Some of the challenges I had — or should have — foreseen to a greater or lesser degree, and some took me by surprise.
At the end of last year, finance appeared to be the greatest of those challenges, and I fully expected this to be the focus of my final year in the role.
I was also looking forward to a playing season which would hopefully build on the gains made at inter-county level last year and see the introduction of a new county championship structure.
If you had told me two months ago that by early March the GAA, this country, and the world as we know it would be brought to a standstill by a previously unknown virus, I’d have thought you were reading too much science-fiction or watching too much Netflix.
And yet, this is where we find ourselves.
Our playing fields and meeting rooms are empty, we have no idea when the next match will be played, and Páirc Uí Chaoimh is now the largest Covid-19 testing centre in the country. Strangest of all, none of this matters.
All around us, people are losing their jobs, their livelihoods, and possibly even their lives. Our health system is on the verge of being stretched to its limits, and the world around us is changing irrevocably.
As a school principal, my Cork GAA concerns are completely overshadowed by the demands of trying to support the staff and students of my school in implementing a whole new way of teaching and learning in the most challenging of circumstances.
One thing I know for certain is that the GAA, as an association, and Cork GAA, as one of its strongest branches, will weather this storm.
Only a few short weeks ago, we launched a new jersey commemorating the events of 1920 in Cork, the height of the War of Independence, a reminder of how much we can survive.
Since its inception in 1884, the GAA has survived wars, economic crashes, political instability, huge societal change and various public health threats, and it will survive this one.
We are a community association, and while this is normally manifested in getting together within our communities, whether for training and matches, other community activities, or supporting bereaved families, our clubs are adjusting to the new normal of keeping apart by using their extensive networks now to deliver public health messages, to provide safe support to those in self-isolation and other vulnerable members of our communities, and to maintain that vital contact we all need in difficult times.

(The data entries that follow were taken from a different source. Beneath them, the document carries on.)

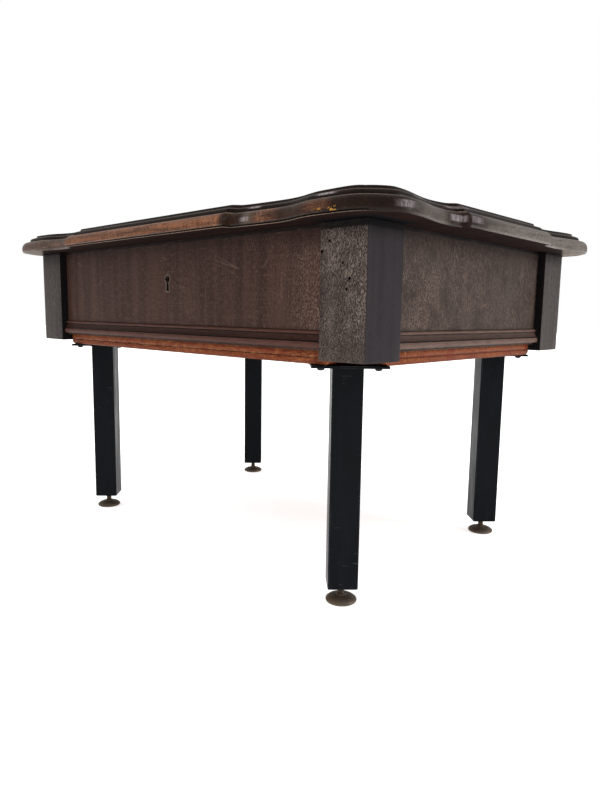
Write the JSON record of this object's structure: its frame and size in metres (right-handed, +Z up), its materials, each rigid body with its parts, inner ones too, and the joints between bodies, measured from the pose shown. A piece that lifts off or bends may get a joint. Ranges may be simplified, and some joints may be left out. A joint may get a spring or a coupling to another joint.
{
  "type": "display case",
  "caption": "Low glazed display case: wooden box with corner posts, hinged serpentine-edged lid with a glass pane and lock, on square steel legs with levelling feet.",
  "frame": {"origin": "on the floor under the centre of the case, at the bottom of its bounding box", "axes": "+X to the right as seen from the front, +Y to the back (the keyhole faces -Y), +Z up"},
  "size_m": [0.754, 0.5404, 0.4533],
  "materials": {
    "post_wood": "worn dark stain, open vertical grain",
    "panel_wood": "dark reddish-brown stain, worn satin",
    "side_wood": "dark brown stain, worn satin",
    "lid_wood": "dark polish, worn to orange-brown on the edges",
    "board_wood": "orange-brown stain, satin",
    "felt": "wool felt",
    "glass": "clear float glass",
    "black_steel": "black paint, satin",
    "foot_metal": "browned steel",
    "screw_metal": "browned steel",
    "brass": "aged brass"
  },
  "bodies": {
    "case": {"back_panel": "panel_wood", "bottom_board": "board_wood", "front_base_moulding": "panel_wood", "front_panel": "panel_wood", "hinge_case_leaf_left": "brass", "hinge_case_leaf_right": "brass", "hinge_pin_left": "brass", "hinge_pin_right": "brass", "keyhole_liner": "brass", "left_base_moulding": "panel_wood", "left_panel": "panel_wood", "leg_back_left": "black_steel", "leg_back_right": "black_steel", "leg_front_left": "black_steel", "leg_front_right": "black_steel", "leg_plate_back_left": "black_steel", "leg_plate_back_right": "black_steel", "leg_plate_front_left": "black_steel", "leg_plate_front_right": "black_steel", "leg_screw_back_left_1": "screw_metal", "leg_screw_back_left_2": "screw_metal", "leg_screw_back_left_3": "screw_metal", "leg_screw_back_left_4": "screw_metal", "leg_screw_back_right_1": "screw_metal", "leg_screw_back_right_2": "screw_metal", "leg_screw_back_right_3": "screw_metal", "leg_screw_back_right_4": "screw_metal", "leg_screw_front_left_1": "screw_metal", "leg_screw_front_left_2": "screw_metal", "leg_screw_front_left_3": "screw_metal", "leg_screw_front_left_4": "screw_metal", "leg_screw_front_right_1": "screw_metal", "leg_screw_front_right_2": "screw_metal", "leg_screw_front_right_3": "screw_metal", "leg_screw_front_right_4": "screw_metal", "lining_board": "felt", "lock_case": "brass", "post_back_left": "post_wood", "post_back_right": "post_wood", "post_front_left": "post_wood", "post_front_right": "post_wood", "right_base_moulding": "panel_wood", "right_panel": "side_wood"},
    "lid": {"glass_pane": "glass", "glazing_bead_back": "lid_wood", "glazing_bead_front": "lid_wood", "glazing_bead_left": "lid_wood", "glazing_bead_right": "lid_wood", "hinge_lid_leaf_left": "brass", "hinge_lid_leaf_right": "brass", "lid_rail_back": "lid_wood", "lid_rail_front": "lid_wood", "lid_rail_left": "lid_wood", "lid_rail_right": "lid_wood", "strike_plate": "brass"},
    "lock_bolt": {"lock_bolt": "brass"},
    "foot_back_left": {"foot_back_left": "foot_metal"},
    "foot_back_right": {"foot_back_right": "foot_metal"},
    "foot_front_left": {"foot_front_left": "foot_metal"},
    "foot_front_right": {"foot_front_right": "foot_metal"}
  },
  "joints": [
    {"name": "lid_hinge", "type": "hinge", "parent": "case", "child": "lid", "pos_m": [0, 0.241, 0.4259], "axis": [-1, 0, 0], "range_deg": [0, 94]},
    {"name": "lock_bolt_slide", "type": "slide", "parent": "case", "child": "lock_bolt", "axis": [0, 0, 1], "range_m": [0, 0.008]},
    {"name": "foot_back_left_height", "type": "slide", "parent": "case", "child": "foot_back_left", "axis": [0, 0, -1], "range_m": [-0.01, 0.015]},
    {"name": "foot_back_right_height", "type": "slide", "parent": "case", "child": "foot_back_right", "axis": [0, 0, -1], "range_m": [-0.01, 0.015]},
    {"name": "foot_front_left_height", "type": "slide", "parent": "case", "child": "foot_front_left", "axis": [0, 0, -1], "range_m": [-0.01, 0.015]},
    {"name": "foot_front_right_height", "type": "slide", "parent": "case", "child": "foot_front_right", "axis": [0, 0, -1], "range_m": [-0.01, 0.015]}
  ]
}
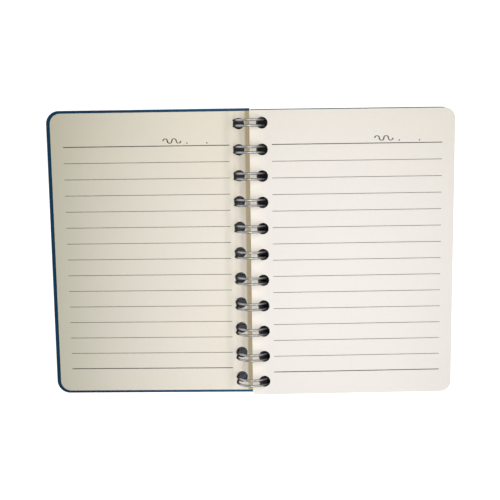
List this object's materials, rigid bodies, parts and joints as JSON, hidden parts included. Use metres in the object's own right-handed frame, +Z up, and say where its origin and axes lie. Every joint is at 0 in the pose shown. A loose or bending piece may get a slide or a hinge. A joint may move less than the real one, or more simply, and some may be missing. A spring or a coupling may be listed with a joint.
{
  "type": "open spiral notebook",
  "caption": "Pocket notebook on a twin-loop wire, lying open, with two board covers and two blocks of ruled leaves that turn about the wire.",
  "frame": {"origin": "on the table, under the middle of the binding wire", "axes": "+X across the right page, +Y along the spine towards the head of the pages, +Z up"},
  "size_m": [0.2006, 0.1426, 0.0168],
  "materials": {
    "cover_board": "blue board with a fine grain",
    "left_paper": "uncoated cream paper",
    "right_paper": "uncoated cream paper",
    "ink": "grey-brown printed line",
    "wire": "nickel-coloured drawn wire"
  },
  "bodies": {
    "binding": {"binding_wire": "wire"},
    "front_cover": {"front_cover": "cover_board"},
    "left_pages": {"left_pages": "left_paper", "left_print": "ink"},
    "back_cover": {"back_cover": "cover_board"},
    "right_pages": {"right_pages": "right_paper", "right_print": "ink"}
  },
  "joints": [
    {"name": "front_cover_hinge", "type": "hinge", "parent": "binding", "child": "front_cover", "pos_m": [0, 0, 0.0084], "axis": [0, 1, 0], "range_deg": [0, 182.62]},
    {"name": "left_pages_turn", "type": "hinge", "parent": "front_cover", "child": "left_pages", "pos_m": [0, 0, 0.0084], "axis": [0, 1, 0], "range_deg": [0, 177.38]},
    {"name": "back_cover_hinge", "type": "hinge", "parent": "binding", "child": "back_cover", "pos_m": [0, 0, 0.0084], "axis": [0, -1, 0], "range_deg": [0, 182.62]},
    {"name": "right_pages_turn", "type": "hinge", "parent": "back_cover", "child": "right_pages", "pos_m": [0, 0, 0.0084], "axis": [0, -1, 0], "range_deg": [0, 177.38]}
  ]
}
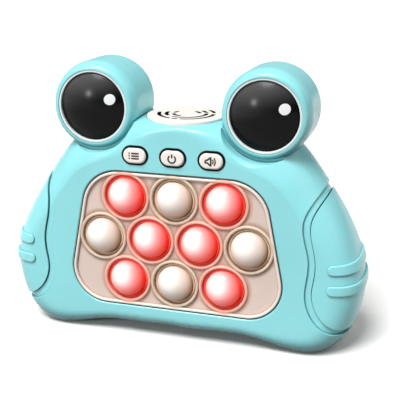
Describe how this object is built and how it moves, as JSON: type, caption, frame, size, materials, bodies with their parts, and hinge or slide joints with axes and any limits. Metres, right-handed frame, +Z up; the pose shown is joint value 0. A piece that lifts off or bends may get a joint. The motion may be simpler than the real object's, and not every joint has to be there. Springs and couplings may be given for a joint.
{
  "type": "bubble popping game toy",
  "caption": "Frog-shaped hand-held light and sound game: a honeycomb panel of press-in bubble domes, push buttons, grooved side grips, drum eyes and a speaker on top.",
  "frame": {"origin": "on the ground, under the middle of the toy's bounding box", "axes": "+X to the viewer's right as one faces the toy, +Y from the face to the back, +Z up"},
  "size_m": [0.162, 0.0432, 0.1222],
  "materials": {
    "aqua_shell": "satin, fine moulded grain",
    "aqua_grip": "soft satin",
    "cream_plastic": "satin",
    "eye_black": "polished",
    "eye_white": "gloss",
    "mat_rubber": "soft, matt",
    "bubble_plain": "translucent, soft sheen",
    "bubble_lit": "translucent, lit red from behind",
    "inner_plastic": "plain moulded",
    "board": "solder mask",
    "lamp": "clear lens",
    "switch": "plain",
    "speaker_black": "black coat",
    "cell_wrap": "plain wrapper",
    "steel": "zinc plated"
  },
  "bodies": {
    "toy": {"battery_1": "cell_wrap", "battery_2": "cell_wrap", "battery_3": "cell_wrap", "battery_plates": "steel", "battery_springs": "steel", "board_screws": "steel", "bubble_mat": "mat_rubber", "button_switches": "switch", "case_screws": "steel", "circuit_board": "board", "front_shell": "aqua_shell", "leds": "lamp", "left_eye_dome": "eye_black", "left_eye_ring": "eye_white", "left_grip": "aqua_grip", "rear_shell": "aqua_shell", "right_eye_dome": "eye_black", "right_eye_ring": "eye_white", "right_grip": "aqua_grip", "speaker_clamp": "inner_plastic", "speaker_cloth": "speaker_black", "speaker_driver": "speaker_black", "speaker_grille": "cream_plastic", "support_plate": "inner_plastic"},
    "bubble_01": {"bubble_01": "bubble_lit"},
    "bubble_02": {"bubble_02": "bubble_plain"},
    "bubble_03": {"bubble_03": "bubble_lit"},
    "bubble_04": {"bubble_04": "bubble_plain"},
    "bubble_05": {"bubble_05": "bubble_lit"},
    "bubble_06": {"bubble_06": "bubble_lit"},
    "bubble_07": {"bubble_07": "bubble_plain"},
    "bubble_08": {"bubble_08": "bubble_lit"},
    "bubble_09": {"bubble_09": "bubble_plain"},
    "bubble_10": {"bubble_10": "bubble_lit"},
    "menu_button": {"menu_button": "cream_plastic"},
    "power_button": {"power_button": "cream_plastic"},
    "volume_button": {"volume_button": "cream_plastic"},
    "battery_door": {"battery_door": "aqua_shell", "battery_door_screw": "steel"}
  },
  "joints": [
    {"name": "bubble_01_press", "type": "slide", "parent": "toy", "child": "bubble_01", "axis": [0, 1, 0], "range_m": [0, 0.003], "stiffness_N_per_m": 400, "springref_m": -0.001},
    {"name": "bubble_02_press", "type": "slide", "parent": "toy", "child": "bubble_02", "axis": [0, 1, 0], "range_m": [0, 0.003], "stiffness_N_per_m": 400, "springref_m": -0.001},
    {"name": "bubble_03_press", "type": "slide", "parent": "toy", "child": "bubble_03", "axis": [0, 1, 0], "range_m": [0, 0.003], "stiffness_N_per_m": 400, "springref_m": -0.001},
    {"name": "bubble_04_press", "type": "slide", "parent": "toy", "child": "bubble_04", "axis": [0, 1, 0], "range_m": [0, 0.003], "stiffness_N_per_m": 400, "springref_m": -0.001},
    {"name": "bubble_05_press", "type": "slide", "parent": "toy", "child": "bubble_05", "axis": [0, 1, 0], "range_m": [0, 0.003], "stiffness_N_per_m": 400, "springref_m": -0.001},
    {"name": "bubble_06_press", "type": "slide", "parent": "toy", "child": "bubble_06", "axis": [0, 1, 0], "range_m": [0, 0.003], "stiffness_N_per_m": 400, "springref_m": -0.001},
    {"name": "bubble_07_press", "type": "slide", "parent": "toy", "child": "bubble_07", "axis": [0, 1, 0], "range_m": [0, 0.003], "stiffness_N_per_m": 400, "springref_m": -0.001},
    {"name": "bubble_08_press", "type": "slide", "parent": "toy", "child": "bubble_08", "axis": [0, 1, 0], "range_m": [0, 0.003], "stiffness_N_per_m": 400, "springref_m": -0.001},
    {"name": "bubble_09_press", "type": "slide", "parent": "toy", "child": "bubble_09", "axis": [0, 1, 0], "range_m": [0, 0.003], "stiffness_N_per_m": 400, "springref_m": -0.001},
    {"name": "bubble_10_press", "type": "slide", "parent": "toy", "child": "bubble_10", "axis": [0, 1, 0], "range_m": [0, 0.003], "stiffness_N_per_m": 400, "springref_m": -0.001},
    {"name": "menu_button_press", "type": "slide", "parent": "toy", "child": "menu_button", "axis": [0, 1, 0], "range_m": [0, 0.0008], "stiffness_N_per_m": 1200, "springref_m": -0.0004},
    {"name": "power_button_press", "type": "slide", "parent": "toy", "child": "power_button", "axis": [0, 1, 0], "range_m": [0, 0.0008], "stiffness_N_per_m": 1200, "springref_m": -0.0004},
    {"name": "volume_button_press", "type": "slide", "parent": "toy", "child": "volume_button", "axis": [0, 1, 0], "range_m": [0, 0.0008], "stiffness_N_per_m": 1200, "springref_m": -0.0004},
    {"name": "battery_door_hinge", "type": "hinge", "parent": "toy", "child": "battery_door", "pos_m": [0, 0.02165, 0.07175], "axis": [1, 0, 0], "range_deg": [0, 35]}
  ]
}
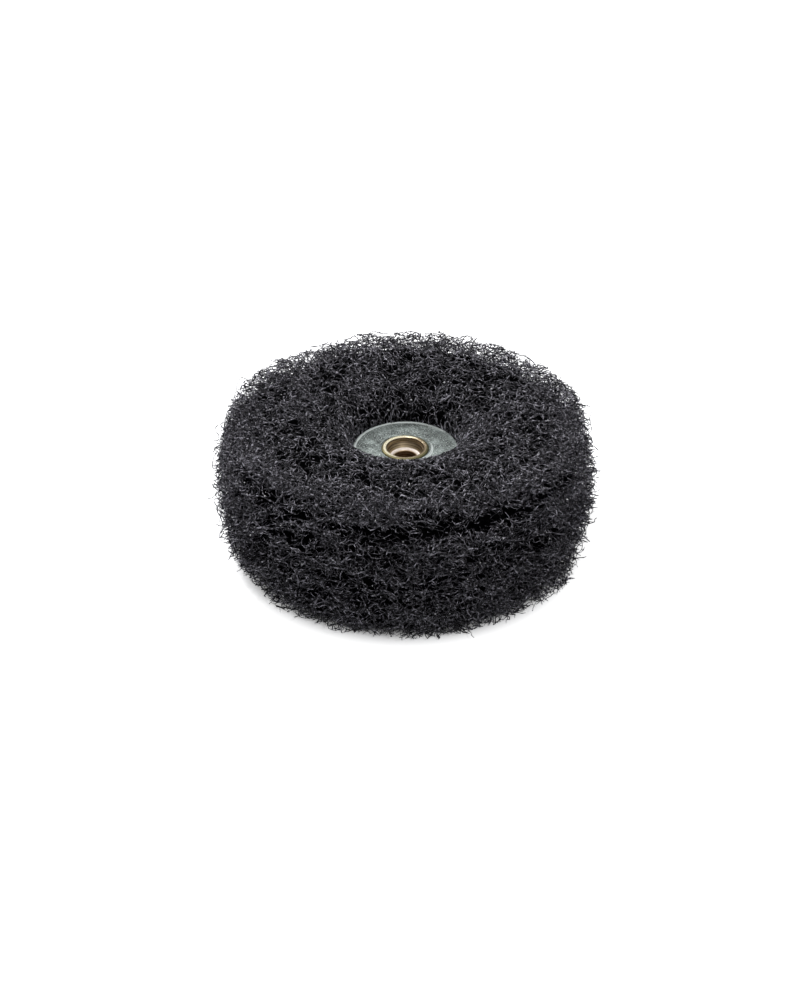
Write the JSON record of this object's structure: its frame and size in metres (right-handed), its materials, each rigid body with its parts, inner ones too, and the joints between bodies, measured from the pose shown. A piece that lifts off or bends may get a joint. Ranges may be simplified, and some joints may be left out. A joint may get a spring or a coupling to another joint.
{
  "type": "open-web polishing wheel",
  "caption": "Soft round polishing wheel of open non-woven abrasive web, pinched between steel flange washers on a brass eyelet with a spindle hole.",
  "frame": {"origin": "centre of the wheel, on the spindle axis at mid thickness", "axes": "+Z along the spindle axis out of the front face, which lies upwards; the wheel is round about Z"},
  "size_m": [0.1, 0.1, 0.04],
  "materials": {
    "abrasive_web": "matte",
    "zinc_steel": "satin",
    "eyelet_brass": "polished",
    "bush_brass": "satin"
  },
  "bodies": {
    "root": {"web_ply_1": "abrasive_web", "web_ply_2": "abrasive_web", "web_ply_3": "abrasive_web", "web_ply_4": "abrasive_web", "web_ply_5": "abrasive_web", "web_ply_6": "abrasive_web", "front_washer": "zinc_steel", "rear_washer": "zinc_steel", "eyelet": "eyelet_brass", "arbor_bush": "bush_brass"}
  },
  "joints": []
}
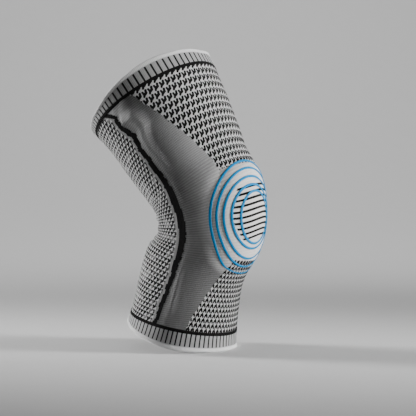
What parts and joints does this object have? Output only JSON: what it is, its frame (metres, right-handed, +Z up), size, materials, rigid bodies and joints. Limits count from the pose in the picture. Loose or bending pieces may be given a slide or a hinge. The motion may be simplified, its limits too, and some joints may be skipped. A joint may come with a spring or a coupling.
{
  "type": "knee sleeve",
  "caption": "Bent knitted knee sleeve with banded cuffs, ribbed side panels, curved black bands and a silicone ring inside round the kneecap.",
  "frame": {"origin": "middle of the knee on the leg's centre line", "axes": "+Z up, +X out of the front of the knee, -Y the wearer's outer side of a right leg; apart from the blue rings the sleeve is symmetric about the XZ plane"},
  "size_m": [0.196, 0.1602, 0.324],
  "materials": {
    "cuff_knit": "knitted",
    "black_knit": "knitted",
    "front_knit": "knitted, two colours",
    "kneecap_knit": "knitted",
    "side_knit": "fine ribbed knit",
    "mesh_knit": "knitted, two colours",
    "silicone": "smooth silicone",
    "ring_print": "raised silicone line"
  },
  "bodies": {
    "root": {"thigh_cuff": "cuff_knit", "calf_cuff": "cuff_knit", "thigh_border_line": "black_knit", "calf_border_line": "black_knit", "thigh_front_panel": "front_knit", "shin_front_panel": "front_knit", "kneecap_panel": "kneecap_knit", "outer_side_panel": "side_knit", "outer_contour_band": "black_knit", "inner_side_panel": "side_knit", "inner_contour_band": "black_knit", "back_mesh_panel": "mesh_knit", "patella_gel_ring": "silicone", "pressure_ring_1": "ring_print", "pressure_ring_2": "ring_print", "pressure_ring_3": "ring_print", "pressure_ring_4": "ring_print", "pressure_ring_5": "ring_print"}
  },
  "joints": []
}
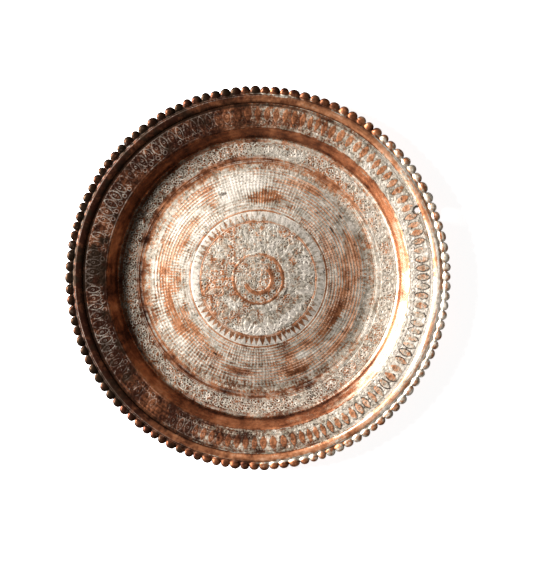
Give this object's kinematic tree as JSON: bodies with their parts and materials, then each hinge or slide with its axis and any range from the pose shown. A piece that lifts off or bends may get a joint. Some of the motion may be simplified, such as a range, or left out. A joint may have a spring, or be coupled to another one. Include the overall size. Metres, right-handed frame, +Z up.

I’ve asked them this week to use all their resources to try to reinforce the social and physical distancing message, and I can already see that they are doing so.
Being in a position to offer Páirc Uí Chaoimh to the HSE for the duration of this crisis has given us another welcome opportunity to support the immense efforts of the HSE and other frontline staff, and we are very glad that they have taken us up on this offer.
On a practical level, the Cork GAA offices remain operational, with staff working either from home or from Páirc Uí Chaoimh, providing whatever support is needed to our clubs and also to the HSE staff operating the sample-collection centre at the stadium.
The reality is that we are hearing very little from our clubs right now. If our players and administrators have any time to think about sport at present, I’m sure that the questions in everyone’s minds are competition-related.
What will happen to the Allianz Leagues? Will the Cork footballers still have a chance to secure promotion this year? What about the Munster Championships?
We were due to play the first round of a new group-style county championship in April; that has now been postponed and clubs must be wondering how this will affect those plans.
And the simple answer is that we just don’t know.
It’s pointless to speculate at the moment, and no-one wants to rush into making significant decisions in such an uncertain climate.
It may prove 2020 is a lost year; on the other hand, we could be back on the playing fields in summer if we heed public health advice and just stay away from each other.
As time goes on, hard decisions may have to be taken, and we will take them if we need to, but the priority right now must be to do all we can to get through this crisis.
As the late Kenny Rogers advised, there’ll be time enough for counting when the dealing’s done.